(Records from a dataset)
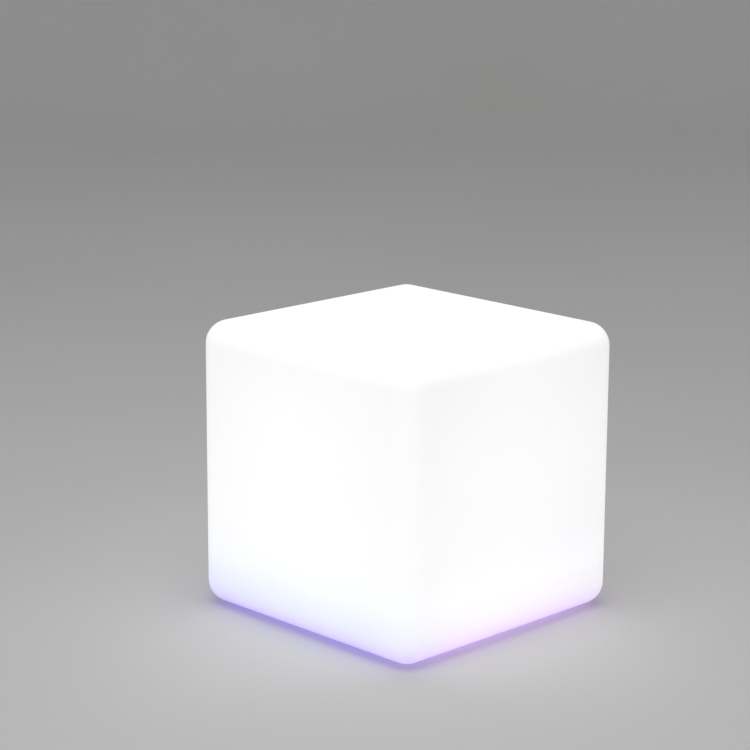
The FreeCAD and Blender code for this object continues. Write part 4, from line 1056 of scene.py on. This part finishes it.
def make_cover():
    work = cover_outline()
    bmesh.ops.triangle_fill(work, edges=work.edges[:], use_beauty=True)
    drawn = bmesh.ops.extrude_face_region(work, geom=work.faces[:])["geom"]
    top = [item for item in drawn if isinstance(item, bmesh.types.BMVert)]
    bmesh.ops.translate(work, vec=(0, 0, COVER_THICKNESS), verts=top)
    bmesh.ops.recalc_face_normals(work, faces=work.faces)
    rims = [edge for edge in work.edges if edge.calc_face_angle(0) > EASED_ABOVE]
    eased(work, rims, COVER_EASE, steps=3)
    ridge_x = about(SOCKET_X, RIDGE_LENGTH / 2)
    ridge_z = (cover_low.z, cover_high.z - COVER_THICKNESS / 2)
    for k in range(RIDGE_COUNT):
        ridge_y = about(cover_low.y + (k + 1) * RIDGE_PITCH, RIDGE_WIDTH / 2)
        slab(work, ridge_x, ridge_y, ridge_z, ease=RIDGE_EASE, steps=3)
    finished("swing_cover", work, textured_abs, "cover", ["port_cover"])


make_cover()

# %% [markdown]
# The breather lets the air in the lamp unit swell and shrink with the heat while a membrane
# keeps water out. Its cap has small mouths all round, and a gently crowned face. The mouths
# are every other face of the cap's side, set in.

# %% Breather cap
vent_low, vent_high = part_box("pressure_vent")
VENT_RADIUS = 5 * MM
VENT_HEAD = 1.5 * MM
VENT_SHANK = 2.9 * MM
VENT_BARB = 0.5 * MM
VENT_CROWN = 0.25 * MM
MOUTH_DEPTH = 0.8 * MM
MOUTH_RIM = 0.15 * MM
MOUTH_COUNT = 12
vent_middle = middle("pressure_vent")


def make_breather():
    low, seat, top = vent_low.z, vent_low.z + VENT_HEAD, vent_high.z
    snap = top - 6 * VENT_BARB
    profile = [
        (0, low),
        (VENT_RADIUS * 0.5, low + VENT_CROWN * 0.2),
        (VENT_RADIUS - VENT_BARB, low + VENT_CROWN),
        (VENT_RADIUS, low + VENT_CROWN + VENT_BARB / 2),
        (VENT_RADIUS, seat),
        (VENT_SHANK, seat),
        (VENT_SHANK, snap),
        (VENT_SHANK + VENT_BARB, snap + VENT_BARB),
        (VENT_SHANK - VENT_BARB, top),
        (0, top),
    ]
    work = turned(profile, vent_middle.x, vent_middle.y, steps=2 * MOUTH_COUNT)
    bmesh.ops.remove_doubles(work, verts=work.verts, dist=MERGED_WITHIN)
    bmesh.ops.recalc_face_normals(work, faces=work.faces)
    centre = Vector((vent_middle.x, vent_middle.y, 0))
    side = []
    for face in work.faces:
        away = face.calc_center_median() - centre
        if abs(face.normal.z) < 0.1 and Vector(away.xy).length > VENT_RADIUS * 0.95:
            side.append((math.atan2(away.y, away.x), face))
    side.sort(key=lambda pair: pair[0])
    mouths = [pair[1] for pair in side[::2]]
    bmesh.ops.inset_individual(work, faces=mouths, thickness=MOUTH_RIM, depth=-MOUTH_DEPTH)
    finished("breather_cap", work, vent_nylon, stands_for=["pressure_vent"])


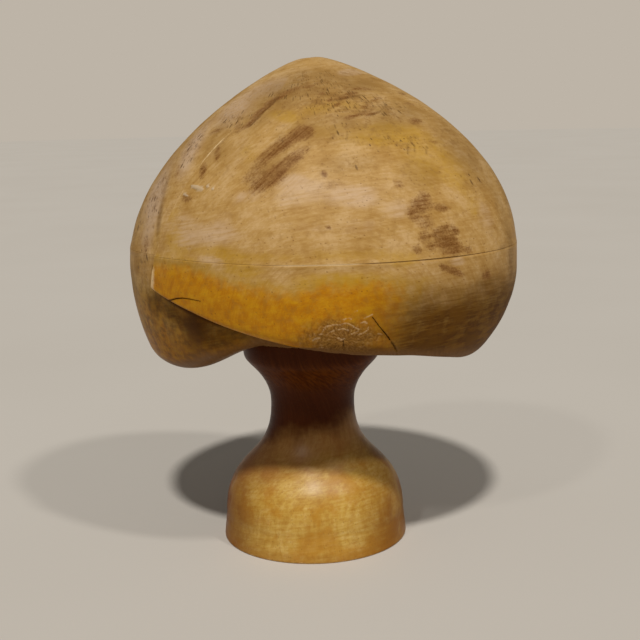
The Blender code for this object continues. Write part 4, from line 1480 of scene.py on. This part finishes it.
def damaged(wood, painted, point, centred, figure):
    """The marks that broke through the surface, and the heights that they leave."""
    torn, pins, fibres = painted["torn"], painted["pins"], figure["Fibres"]
    fray, cloudy = noise_at(point, 620.0, 3.0, 0.6), noise_at(point, 150.0, 4.0, 0.65)
    tone = fray * 0.25 + fibres * 0.75
    torn_wood = ramp(tone, (0.38, "torn deep"), (0.52, "torn middle"), (0.66, "torn light"))
    x, _, z = parts(centred)
    curl = joined(reach_of(x, z) * 520.0, calc("ARCTAN2", x, z) * 7.0)
    hollows = noise_at(curl, 1.0, distortion=0.3)
    from_splinter = painted["splinter"] * (1000 * CRACK_REACH) + (fray * 1.1 - 0.55)
    splinters = from_splinter.step(-0.05, 0.45, 1.0, 0.0) * fibres.step(0.40, 0.56, 0.25, 0.75)
    # Pale rubbed arrises, with the painted highlight along the fold's edge.
    worn_and_highlight = use_group(RAGGED_STAIN, point, Mask=painted["bare"], Size=0.003, Ragged=0.28, Softness=0.35)["Stain"]
    holes = pricks_at(point, pins * 0.78 + 0.004, 0.0035, 0.28)
    holes = calc("MAXIMUM", holes, pricks_at(point, pins * 0.80, 0.0023, 0.42) * 0.9)
    from_crack = painted["crack"] * (1000 * CRACK_REACH)
    cleft = from_crack.step(-0.25, 0.22, 1.0, 0.0)
    wood = layered(
        wood,
        (torn * 0.84, torn_wood),
        (torn * hollows.step(0.36, 0.50, 0.50, 0.0), "torn hollow"),
        (torn * hollows.step(0.56, 0.66, 0.0, 0.35), "torn crest"),
        (splinters, "splinter"),
        (painted["gouge"] * fray.step(0.35, 0.62, 0.95, 0.35), "gouge"),
        (worn_and_highlight * 0.85, "bare wood"),
        (pins * cloudy.step(0.46, 0.62, 0.0, 0.55), "grubby"),
        (holes * 0.86, "pin hole"),
        (pricks_at(point, pins * 0.35 + 0.14, 0.0021, 0.9) * 0.52, "stain"),
        (pricks_at(point, painted["ash"] * 0.55, 0.0056, 0.9) * 0.45, "ashen prick"),
        (from_crack.step(0.0, 1.0, 0.22, 0.0), "grime"),
        (cleft * 0.85, "cleft"),
        (painted["glue"] * 0.65, "old glue"))
    return wood, holes, cleft, splinters * 0.5 + torn * (hollows * 1.2 + fray * 0.3)


print("torn, rubbed, pricked and cracked wood can be laid on top")

# %% The head's material
SLANT_ANGLE = math.radians(36)


def glue_line(wood, painted, point, fibres):
    """The line where the blocks meet, pale or filled with dirt, and painted shade on the faces that point down
    near the underside.
    """
    from_line = calc("ABSOLUTE", parts(point)[2] - SEAM_HEIGHT)
    line, tone = from_line.step(0.00018, 0.0005, 1.0, 0.0), painted["seam"]
    return layered(
        wood,
        (line * calc("MAXIMUM", tone, 0.0), "pale seam"),
        (line * calc("MAXIMUM", tone * -1.0, 0.05), "grime"),
        (painted["under"], blend(fibres, "under deep", "under light")))


def head_wood(name, heart, ring_width, ring_share):
    """The wood of one block, cut with its heart at a place and with rings of a width."""
    material, point = new_material(name, Coat_Roughness=0.22, Coat_IOR=1.5, Specular_IOR_Level=0.08)
    painted = {mark: node(point.tree, "Attribute", {}, attribute_name=mark)["Fac"] for mark in MARKS}
    centred = moved(point, Location=(-heart[0], 0.0, -heart[1]))
    figure = use_group(WOOD_FIGURE, centred, Ring_Width=ring_width, Waver=0.009)
    level = use_group(SCUFFS, point, Width=0.0014, Length=0.016)
    slanted = use_group(SCUFFS, moved(point, Rotation=(0.0, SLANT_ANGLE, 0.0)), Width=0.0015, Length=0.022)
    strokes = (slanted["Strokes"] - level["Strokes"]) * painted["slant"] + level["Strokes"]
    mottle, fibres = level["Mottle"], figure["Fibres"]

    wood = bare_figure(point, figure, strokes, mottle, ring_share)
    wood = weathered(wood, painted, point, strokes, mottle)
    wood, varnish = aged(wood, painted, point, figure, strokes, mottle)
    wood = stained(wood, painted, point, strokes)
    wood, holes, cleft, fray = damaged(wood, painted, point, centred, figure)
    wood = glue_line(wood, painted, point, fibres)

    dull = strokes * 0.30 + 0.30 - varnish * 0.10 + painted["torn"] * 0.32 + painted["dark"] * 0.25
    dull = dull - painted["glue"] * 0.40 + painted["bare"] * 0.12
    coat = calc("MAXIMUM", varnish * 0.04 + 0.02, painted["glue"])
    coat = coat * (1.0 - painted["torn"]) * (1.0 - painted["dark"])
    relief = fibres * 0.18 + mottle * 0.35 + fray * 0.8 - cleft * 1.2 - holes
    return finish_material(material, Base_Color=wood, Roughness=calc("MAXIMUM", dull, 0.12), Coat_Weight=coat,
                           Normal=bump(relief, 0.55, 0.00022))


crown_block.data.materials.append(head_wood("crown_wood", (0.026, LEVEL + 0.019), 0.0046, 0.10))
base_block.data.materials.append(head_wood("base_wood", (0.029, LEVEL + 0.0242), 0.0034, 0.34))
print("crown_wood has", len(bpy.data.materials["crown_wood"].node_tree.nodes), "nodes")

# %% [markdown]
# ## The stand's wood and the peg's
#
# The stand was turned with its grain upright. Its foot has kept a mottled honey varnish, and its neck is nearly
# black: partly from hands and from the dirt that gathers there, and partly painted shade below the head, with a
# band of lighter painted shade on the shoulder. The change between them is a matter of height, tilted and
# broken up by noise, so it needs no painted attribute. The foot's sides are painted darker, as shade. The peg
# is bare dowel, a little burnished, and dirty from the holes that it sits in.

# %% The stand's material
def stand_wood():
    """Upright grain under honey varnish, with a dark neck."""
    material, point = new_material("stand_wood", Coat_Roughness=0.38, Coat_IOR=1.5, Specular_IOR_Level=0.06)
    upright = moved(point, Location=(0.012, -0.018, 0.0), Rotation=(math.radians(88), 0.0, math.radians(14)))
    figure = use_group(WOOD_FIGURE, upright, Ring_Width=0.0034, Waver=0.006)
    wiped = use_group(SCUFFS, point, Width=0.0016, Length=0.012)
    fibres, mottle, strokes = figure["Fibres"], wiped["Mottle"], wiped["Strokes"]
    patch = noise_at(point, 55.0, 4.0, 0.55)
    x, _, height = parts(point)
    # Painted shade: the foot darker towards its left and right sides.
    side_shade = calc("MAXIMUM", x.step(-0.056, -0.020, 1.0, 0.0), x.step(0.022, 0.054, 0.0, 0.70))
    # The near-black neck and the brown band on the shoulder below it: partly stain from hands and dirt, partly
    # painted shade where the head's shadow falls. Their edge is tilted as that shadow's edge is.
    level = (patch - 0.5) * 0.022 + height - x * 0.22
    neck = level.step(0.060, 0.080)
    flare = height.step(0.094, 0.106) * height.step(0.112, 0.122, 1.0, 0.0)
    specks = pricks_at(point, 0.22, 0.0021, 0.7)
    low_edge = height.step(0.0, 0.0022, 0.55, 0.0)
    rubbed = use_group(RAGGED_STAIN, point, Mask=low_edge, Size=0.005, Ragged=0.5, Softness=0.25)["Stain"]

    tone = fibres * 0.25 + figure["Clouds"] * 0.40 + strokes * 0.35
    wood = layered(
        ramp(tone, (0.38, "foot deep"), (0.50, "foot middle"), (0.62, "foot light")),
        (patch.step(0.48, 0.60, 0.0, 0.60), "foot patch"),
        (mottle.step(0.48, 0.64, 0.0, 0.32), "foot mottle"),
        (figure["Rings"] * 0.15, "foot ring"),
        (side_shade * patch.step(0.36, 0.60, 0.75, 1.0), "foot side"),
        (level.step(0.038, 0.062) * 0.70, blend(fibres, "brown deep", "brown light")),
        (neck * 0.965, blend(fibres, "neck deep", "neck light")),
        (flare * fibres.step(0.42, 0.58, 0.02, 0.34), "flare"),
        ((patch * 0.01 + height).step(0.006, 0.014, 0.45, 0.0), "foot edge"),
        (specks * 0.35, "foot speck"),
        (rubbed * 0.5, "rubbed foot"))
    polish = calc("MAXIMUM", patch * 0.30 + 0.30 - neck * 0.5, 0.0) * (1.0 - side_shade)
    relief = fibres * 0.2 + mottle * 0.5 - specks * 0.8
    return finish_material(material, Base_Color=wood, Roughness=strokes * 0.30 + 0.22, Coat_Weight=polish,
                           Normal=bump(relief, 0.4, 0.0002))


stand.data.materials.append(stand_wood())
print("stand_wood has", len(bpy.data.materials["stand_wood"].node_tree.nodes), "nodes")

# %% The peg's material
def peg_wood():
    """Straight pale grain, with a dark ring where the peg leaves the stand."""
    material, point = new_material("peg_wood", Specular_IOR_Level=0.35)
    upright = moved(point, Location=(0.02, 0.0, 0.03), Rotation=(math.radians(90), 0.0, 0.0))
    figure = use_group(WOOD_FIGURE, upright, Ring_Width=0.0026, Waver=0.003)
    fibres = figure["Fibres"]
    from_collar = calc("ABSOLUTE", parts(point)[2] - STAND_HEIGHT)
    wood = layered(
        ramp(fibres, (0.36, "peg deep"), (0.62, "peg light")),
        (figure["Rings"] * 0.5, "peg ring"),
        (noise_at(point, 90.0, 4.0, 0.6).step(0.5, 0.68, 0.0, 0.5), "peg smudge"),
        (from_collar.step(0.0, 0.004, 0.45, 0.0), "peg collar"))
    return finish_material(material, Base_Color=wood, Roughness=fibres * 0.2 + 0.42,
                           Normal=bump(fibres * 0.6 + figure["Rays"], 0.5, 0.0002))


peg.data.materials.append(peg_wood())
print("peg_wood has", len(bpy.data.materials["peg_wood"].node_tree.nodes), "nodes")

# %% [markdown]
# ## A plain place to look at it
#
# The floor is pale and matt, so that it takes a soft shadow. The main lamp stands high in front,
# so the head shades the neck of the stand, as it does on a bench under a ceiling lamp. A weaker
# one on the right and a weak one on the left round the form off, and a dim world fills in the
# rest. They are sun lamps, so the floor is lit evenly as far as it goes, and each has a disc four
# degrees wide, which softens its shadows.

# %% The floor
def stage_floor():
    """A wide pale floor, matt, with the faintest unevenness."""
    shape = bmesh.new()
    bmesh.ops.create_circle(shape, cap_ends=True, segments=96, radius=9.0)
    mesh = bpy.data.meshes.new("pale_floor")
    shape.to_mesh(mesh)
    shape.free()
    floor = bpy.data.objects.new("pale_floor", mesh)
    bpy.context.scene.collection.objects.link(floor)
    material, point = new_material("floor_paint", Roughness=0.75, Specular_IOR_Level=0.2)
    paint = blend(noise_at(point, 3.0), "floor deep", "floor light")
    mesh.materials.append(finish_material(material, Base_Color=paint))
    floor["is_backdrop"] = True
    return floor


print("floor", round(stage_floor().dimensions.x), "m wide")

# %% The lamps and the world
SUN_DISC, FILL_STRENGTH = 4, 0.12


def soft_sun(name, compass, height, power):
    """A sun lamp: degrees to the right of the front, degrees up, and its power."""
    light = bpy.data.lights.new(name, "SUN")
    light.energy, light.angle = power, math.radians(SUN_DISC)
    lamp = bpy.data.objects.new(name, light)
    bpy.context.scene.collection.objects.link(lamp)
    side, lift = math.radians(compass), math.radians(height)
    toward = Vector((math.sin(side) * math.cos(lift), -math.cos(side) * math.cos(lift), math.sin(lift)))
    facing = (-toward).to_track_quat("-Z", "Y").to_matrix().to_4x4()
    lamp.matrix_world = Matrix.Translation(2 * toward) @ facing


for lamp_settings in (("high_lamp", 4, 57, 2.15), ("right_lamp", 50, 50, 0.72), ("left_lamp", -24, 43, 0.26)):
    soft_sun(*lamp_settings)
world = bpy.data.worlds.new("pale_room")
bpy.context.scene.world = world
world.use_nodes = True
room = world.node_tree
shown = node(room, "LightPath", {})["Is Camera Ray"]
sky = room.nodes["Background"].inputs
room.links.new(blend(shown, "room light", "backdrop").socket, sky["Color"])
room.links.new((shown * (1.0 - FILL_STRENGTH) + FILL_STRENGTH).socket, sky["Strength"])
bpy.context.scene.view_settings.view_transform = "Standard"
print("three lamps, and a world that fills in at", FILL_STRENGTH, "of its full strength")

# %% [markdown]
# ## The camera
#
# The photograph was taken from a little right of centre and above, from about three quarters of
# a metre. The lens and the small roll below were fitted to the outline of the block and its foot.

# %% The camera at the photograph's angle
CAMERA_PLACE = Vector((0.0802, -0.685, 0.2691))
YAW, PITCH, ROLL, LENS = math.radians(6.1998), math.radians(10.922), math.radians(-1.2726), 63.853

ahead = Vector((-math.sin(YAW) * math.cos(PITCH), math.cos(YAW) * math.cos(PITCH), -math.sin(PITCH)))
level_right = Vector((math.cos(YAW), math.sin(YAW), 0.0))
level_up = level_right.cross(ahead)
right = math.cos(ROLL) * level_right + math.sin(ROLL) * level_up
up = math.cos(ROLL) * level_up - math.sin(ROLL) * level_right
camera_data = bpy.data.cameras.new("camera")
camera_data.lens, camera_data.sensor_width = LENS, 36.0
camera = bpy.data.objects.new("camera", camera_data)
bpy.context.scene.collection.objects.link(camera)
turn_matrix = Matrix((right, up, -ahead)).transposed()
camera.matrix_world = Matrix.Translation(CAMERA_PLACE) @ turn_matrix.to_4x4()
bpy.context.scene.camera = camera
print("camera", [round(1000 * c) for c in CAMERA_PLACE], "mm, lens", LENS, "mm")

# %% [markdown]
# ## Measure and finish
#
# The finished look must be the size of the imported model, so both boxes are measured, and the largest
# difference between them is printed.

# %% Compare both boxes
look_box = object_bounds()
apart = max(abs(a - b) for cad, look in zip(cad_box, look_box) for a, b in zip(cad, look))
print("largest difference, mm:", round(1000 * apart, 2))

> **WHAT YOU SHOULD DO**
Exact repetition is required for the lines from the one that contains "# The finished" through the final line; leave out everything else.

> **SOLUTION FOR THIS TASK**
# The finished look must be the size of the imported model, so both boxes are measured, and the largest
# difference between them is printed.

# %% Compare both boxes
look_box = object_bounds()
apart = max(abs(a - b) for cad, look in zip(cad_box, look_box) for a, b in zip(cad, look))
print("largest difference, mm:", round(1000 * apart, 2))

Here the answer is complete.